There is no doubt that the Alfa sponsorship and recruitment of Robert Kubica’s Polish backer Orlen have helped shift the financial burden of running the team since then.
And if the Alfa deal does end, scoring a new major commercial partner will presumably be a major priority to ensure that the team is self-sufficient.
But with F1 introducing its first-ever budget cap in 2021, rejigging its financial redistribution model, and supposedly poised to become more competitive with new technical rules from 2022, this is an opportunity for previous investment to finally pay off.
That will manifest itself in one of two ways. Either the likes of Rausing will believe this is the time to sell, because an F1 team is an attractive business proposition probably for the first time in history, or they will see this as the chance to benefit from owning it.
While Alfa is a more luxurious identity for its F1 team to adopt, even running as Sauber again would allow the current ownership to build its franchise value as one of only 10 entries in a championship that should go from strength to strength in the coming seasons.
But whatever the ownership, Sauber’s F1 team should remain on firm ground with or without Alfa.
2022 seats up for grabs
Sauber has not confirmed either driver beyond this season and should the Alfa Romeo deal not continue that increases the likelihood of an overhaul or next season.
It’s understood that retaining Antonio Giovinazzi this year was requested by Alfa Romeo at a time when its ongoing involvement this year was not yet confirmed because of a desire to have an Italian driver in the team.

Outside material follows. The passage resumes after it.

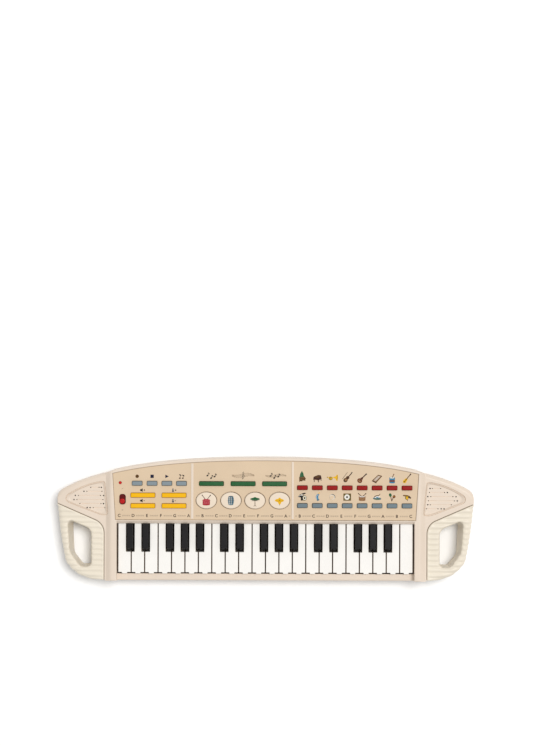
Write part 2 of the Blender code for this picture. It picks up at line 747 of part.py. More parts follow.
def make_control_board():
    half_x, front_y, back_y, low_z, top_z = CONTROL_BOARD
    board = box("control_circuit_board", (-half_x, half_x), (front_y, back_y), (low_z, top_z))
    lamp = turned("lamp", [(0, top_z - 0.0005), (LAMP_RADIUS, top_z - 0.0005),
                           (LAMP_RADIUS, PANEL_TOP_Z), (LAMP_RADIUS * 0.7, PANEL_TOP_Z + 0.0008),
                           (0, PANEL_TOP_Z + 0.0011)], LAMP_CENTRE, 12)
    x, y = KNOB_SLOT_CENTRE
    switch = box("switch", (x - 0.0045, x + 0.0045), (y - 0.0065, y + 0.0065),
                 (low_z + 0.0005, COMB_Z[0] - 0.0001))
    union(board, lamp, switch)
    finish_piece(board, "board", round_angle=30)


def make_contact_board():
    half_x, front_y, back_y, low_z, top_z = CONTACT_BOARD
    board = box("key_contact_board", (-half_x, half_x), (front_y, back_y), (low_z, top_z))
    finish_piece(board, "board")


def make_contact_rubber():
    """Rubber strip with one dome under each key's plunger."""
    low_z = CONTACT_BOARD[4] + GAP
    top_z = low_z + 0.0012
    strip = box("key_contact_rubber", (-0.1760, 0.1760),
                (PLUNGER_Y - 0.0055, PLUNGER_Y + 0.0055), (low_z, top_z))
    domes = []
    for x in key_centres():
        centre = (x, PLUNGER_Y)
        domes.append((ellipse(centre, (0.0064, 0.0064), 6), ellipse(centre, (0.0040, 0.0040), 6)))
    union(strip, tapers("domes", domes, top_z - 0.0005, top_z + 0.0026))
    finish_piece(strip, "rubber", round_angle=30)


def make_speaker(name, side):
    centre = (side * SPEAKER_CENTRE[0], SPEAKER_CENTRE[1])
    r = SPEAKER_RADIUS
    profile = [(0, 0.0120), (0.55 * r, 0.0120), (0.55 * r, 0.0190), (0.70 * r, 0.0200),
               (0.93 * r, 0.0280), (r, 0.0280), (r, 0.0296), (0.90 * r, 0.0298),
               (0.35 * r, 0.0235), (0.20 * r, 0.0248), (0, 0.0252)]
    finish_piece(turned(name, profile, centre, 24), "speaker", round_angle=35)


def make_battery_contacts():
    """Strip across the end of the battery bay with a blunt spring cone for each cell."""
    wall_x = -BATTERY_BAY[0] + GAP
    middle_y = (BATTERY_BAY[1] + BATTERY_BAY[2]) / 2
    strip = box("battery_contact_strip", (wall_x, wall_x + 0.0006),
                (middle_y - 0.0135, middle_y + 0.0135), (0.0065, 0.0175))
    spring = turned("spring", [(0, -0.0003), (0.0040, -0.0003), (0.0022, 0.0040), (0, 0.0040)],
                    (0, 0), 10)
    spring.data.transform(Matrix.Rotation(math.radians(90), 4, "Y"))
    spring.data.transform(Matrix.Translation((wall_x + 0.0006, middle_y - 0.0075, 0.0120)))
    union(strip, spring)
    finish_piece(strip, "metal", round_angle=35)


def clear_scene():
    for thing in list(bpy.data.objects):
        bpy.data.objects.remove(thing, do_unlink=True)


def main():
    clear_scene()
    make_top_case()
    make_bottom_case()
    make_battery_door()
    make_handle("left_handle", -1)
    make_handle("right_handle", 1)
    make_control_panel()
    for name, (look, size, centres) in BUTTONS.items():
        make_button_comb(name, look, size, centres)
    for number, centre in enumerate(PAD_CENTRES, 1):
        make_drum_pad(number, centre)
    make_power_switch_knob()
    make_keys()
    make_pivot_rail()
    make_control_board()
    make_contact_board()
    make_contact_rubber()
    make_speaker("left_speaker", -1)
    make_speaker("right_speaker", 1)
    make_battery_contacts()


main()
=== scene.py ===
"""Looks of the toy electronic keyboard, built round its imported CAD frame.

Metres, in the frame's own axes: +X runs to the treble end, +Y to the back and +Z up, with the
origin on the table under the middle of the instrument. Printed pictures are drawn in
millimetres round their own middles.
"""

import itertools
import math

import bmesh
import bpy
from mathutils import Matrix, Vector


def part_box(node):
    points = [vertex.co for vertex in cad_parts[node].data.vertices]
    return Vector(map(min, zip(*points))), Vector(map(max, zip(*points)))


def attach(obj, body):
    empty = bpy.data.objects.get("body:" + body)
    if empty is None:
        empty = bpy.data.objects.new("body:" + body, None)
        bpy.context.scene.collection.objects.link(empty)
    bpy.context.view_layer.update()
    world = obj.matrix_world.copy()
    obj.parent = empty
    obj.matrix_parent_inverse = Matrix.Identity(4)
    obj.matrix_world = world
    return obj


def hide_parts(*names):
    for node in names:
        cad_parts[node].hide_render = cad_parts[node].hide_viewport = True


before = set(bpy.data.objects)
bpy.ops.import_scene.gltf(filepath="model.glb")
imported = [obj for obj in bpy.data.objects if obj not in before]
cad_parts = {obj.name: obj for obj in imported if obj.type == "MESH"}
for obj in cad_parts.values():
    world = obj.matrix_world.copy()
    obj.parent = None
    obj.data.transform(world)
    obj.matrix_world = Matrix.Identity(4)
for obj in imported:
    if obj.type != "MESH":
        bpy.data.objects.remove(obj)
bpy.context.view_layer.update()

# Case outline, as in the CAD part
BACK_Y = 0.0745
FRONT_Y = -0.0745
BACK_BEND = 0.28
BACK_CURL = 5.3
DECK_END_X = 0.1836
SEAM_X = 0.1944
SEAM_CORNER_Y = -0.0056
SEAM_END = (0.2510, 0.0190)
SEAM_RADIUS = 0.0175
WING_START = (0.1905, 0.0558)
FOOT_HEIGHT = 0.002
FLOOR_TOP = 0.0042
SPLIT_Z = 0.017
WING_Z = 0.033
DECK_Z = 0.037
RAIL_TOP_Z = 0.0265
WALL = 0.0022
GAP = 0.0003                # between parts of the case
SEAM_GAP = 0.00045          # between a handle and the case
MERGE = 0.001               # how far solids that are joined reach into each other
FAR = 0.3                   # beyond every side of the case
WING_OVERLAP_X = 0.1815     # a wing's solid starts this far in, under the deck
KEYBED_X = 0.1794
KEYBED_FRONT_Y = -0.0664
KEYBED_LOW_Z = 0.0180
RAIL_WALL = 0.0015
CHEEK_WALL = 0.0020
CHEEK_END_Y = -0.0001
FALLBOARD_Y = -0.0052
PANEL_FRONT_Y = -0.0010
FRONT_STEP = 0.0005         # the wings stop this far behind the case's front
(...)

Had that not been the case, Ferrari is believed to have favoured placing one of its younger drivers in the seat, potentially Formula 2 runner-up Callum Ilott.
The evergreen Kimi Raikkonen turns 42 this year and is out of contract at the end of the season. While he could continue and would remain a solid option for next year, should he want to remain in F1, he’s also a salaried driver and therefore alternatives could appeal more.
Given Alfa Romeo is expected to have another difficult season, it will continue to be a team that has to choose from the driver options remaining once the stronger teams have made its deals. What’s more, it could have to opt for drivers with a budget to replace the value of the Alfa Romeo deal if it is discontinued.
But if it has free choice, there will be appealing options both in terms of any drivers who are dropped by more competitive teams, or bringing in juniors affiliated with other teams such as Ferrari Academy members Robert Shwartzman and Illot or even Alpine-contracted Guan Yu Zhou.
A non-sporting loss
Scoring the Alfa deal was part of the Sauber recovery in the Longbow era and came a few months after it installed Frederic Vasseur as team principal.
Significant investment was made under Vasseur’s stewardship, expanding staffing levels by more than a quarter. Alfa’s backing has played some part in that.
Vasseur has spoken enthusiastically about the impact the Alfa commitment had inside the team, too. He believes it has motivated staff, made it more attractive to outside hires, and played a part in getting a driver of Kimi Raikkonen’s calibre onboard after he lost his Ferrari drive.
This has always seemed like an alliance that relied on non-sporting gains (which we’ll come onto shortly) so any loss will be felt off-track, and wouldn’t necessarily tangentially affect it on-track either.
It’s not that Alfa’s not been an actual team partner, but putting roadcars in the Sauber windtunnel means the automotive company has got something out of it technologically in a way that’s never been reciprocated (and never looked likely to).
The Sauber renovation under Vasseur has been augmented by Alfa’s presence, but it hasn’t been reliant on it.
And given this has always remained a Sauber operation on the sporting and technical side, a return to the Sauber name would reflect reality more fairly.
The end of an uneasy identity?
The Alfa-Romeo sponsorship of the Sauber team has always sat a little uneasily. It’s almost disrespectful of Alfa’s glorious heritage and a confirmation really that as a brand it has become a plastic facsimile of its former self.
For the last couple of decades its road cars have been largely restyles of ordinary Fiats – though with occasional glorious exceptions like the 159 Quadrifoglio which harks back to the marque’s glory days as one of the most revered sporting brands in the world – and the slapping of Alfa-Romeo livery on another team’s cars just reinforces the sense that it is now only a badge.
It’s a kind of cynical use of the brand, a cashing-in, but a reflection of the company’s commercial failure when it was an independent. Alfa-Romeo is the company which gave birth to Ferrari, which produced the era-defining P2 and P3 grand prix cars in the pre-war years, which blitzed the first two years of the F1 world championship with the Alfetta in 1950-51, which produced a range of impossibly stylish and appealing sporting road cars, with sophisticated and exotic engineering.
From that to a paint job on a Sauber is sad. If the new owners of the brand, Stellantis – the biggest car conglomerate in the world – are serious about reinvigorating its credibility, the current F1 arrangement probably doesn’t have a place.